ANIVERSÁRIO

Goiânia 90 anos: no centro há 60 anos, sapataria projeta resistir décadas

Sapataria resiste ao abandono do Centro da capital

Cleomar Malaspina, sapateiro no coração da rua 7, centro de Goiânia (Foto: Jucimar de Sousa | Mais Goiás)

“Um sapato bonito e bem engraxado é um divisor de águas para fechar um negócio.” Cleomar Malaspina não teme a pirataria e tampouco o avanço das plataformas orientais em que é possível encontrar preços de calçados cada vez mais baixos. “É tudo plástico. Mesmo uns com qualidade melhorzinha, tipo courino… Não dura mais que seis meses”, destaca.

A sapataria de Malaspina existe há, pelo menos, 60 anos na Rua 7, no coração do centro de Goiânia, capital que completa 90 anos nesta terça (24). Cleomar assumiu o ponto há quase uma década e lá pretende ficar até se aposentar. Entre os serviços oferecidos pelo sapateiro estão o de deixar os sapatos do cliente brilhando, manutenções e até encomendas de novos calçados. “Em couro. Qualidade é outra”, vende o peixe.

Na filosofia de Cleomar, não há como fechar um bom negócio se o sapato do vendedor não estiver impecável. “Hoje em dia um advogado, por exemplo, com o sapato bem engraxado é outro nível. Ele chega num local que o sapato não tá bem engraxado? A pessoa olha e pensa: ‘Se esse cara não cuida bem do sapato, vai cuidar bem da minha ação?’”, indaga. “É igual um dentista com dente amarelado. Acaba com a credibilidade”, brinca.

Malaspina conta que quando assumiu o ponto tinha muito movimento e nunca lhe faltava serviço. “Mas aí veio as obras do BRT que praticamente mataram o centro de Goiânia. Pouco a pouco isso aqui foi se degradando”, lamenta. “Depois que começou, parou geral. Inúmeras lojas na Avenida Anhanguera fecharam as portas. Acaba que afeta as ruas adjacentes também. Aqui mesmo, muito comércio acabou fechando”, comleta.

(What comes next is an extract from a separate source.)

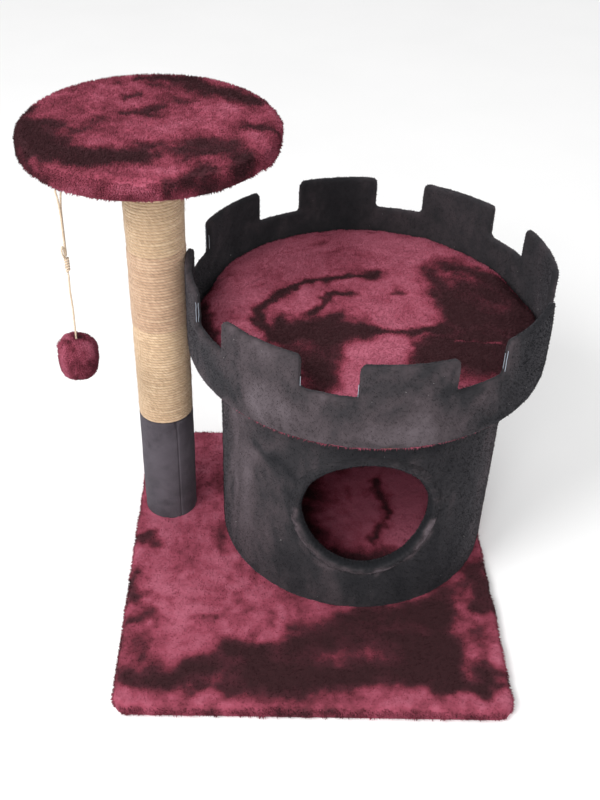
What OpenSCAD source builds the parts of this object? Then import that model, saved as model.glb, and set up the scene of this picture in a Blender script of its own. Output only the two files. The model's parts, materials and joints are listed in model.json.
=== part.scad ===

Pudera, a estrutura da sapataria de Malaspina pode até se assemelhar a uma barbearia. Ignore os sapatos jogados ao fundo e o cliente terá quatro grandes poltronas para assentar. No passado, vários engraxates ficavam ali atendendo em fila os clientes interessados no brilho perfeito. No dia da reportagem, apenas Cleomar fazia os atendimentos. Em 20 a 30 minutos o serviço é feito.

Durante o serviço o papo flui. Ali, Malaspina vira consultor de economia, política e até psicólogo. Um de seus clientes mais fiéis? O prefeito Rogério Cruz (Republicanos). “Posso dizer que ele é até meu amigo. Desde quando ele era vereador, ele vem aqui. Tenho até intimidade de fazer cobranças com ele. Rogério cadê a revitalização do centro?”, brinca ao comentar a relação com o chefe do executivo municipal.

Malaspina está acostumado a arrumar belos sapatos de couro. “Algumas pessoas têm relação de amor com o calçado e fazem questão de mantê-lo. Seja porque gastou muito para adquiri-lo ou porque ganhou de alguém querido. Tem essa questão afetiva. Muita gente usa pela lembrança”, salientou. Por isso, acredita que sua profissão não será extinta.

“Eu acho que por mais que as pessoas se apeguem a novas tecnologias, tenham acesso a sapatos mais baratos e até bonitos mas com uma qualidade não muito boa, elas não vão deixar de vir aqui ou em outras sapatarias tradicionais para comprar um calçado de qualidade ou fazer manutenção. Tem sempre esse cliente que não vai abrir mão desse serviço”, projeta. 

Tal qual um bom sapato merece ser revitalizado, o centro também. “Acho que precisa de dar boas condições para os comerciantes voltarem para cá. Não só tributo, mas segurança também. O centro precisa ser mais seguro. Claro, acelerar a obra do BRT e terminá-la de uma vez por todas. Se fizer isso, tá meio caminho andado pra recuperar uns 80% do que era a região”, projeta esperançoso.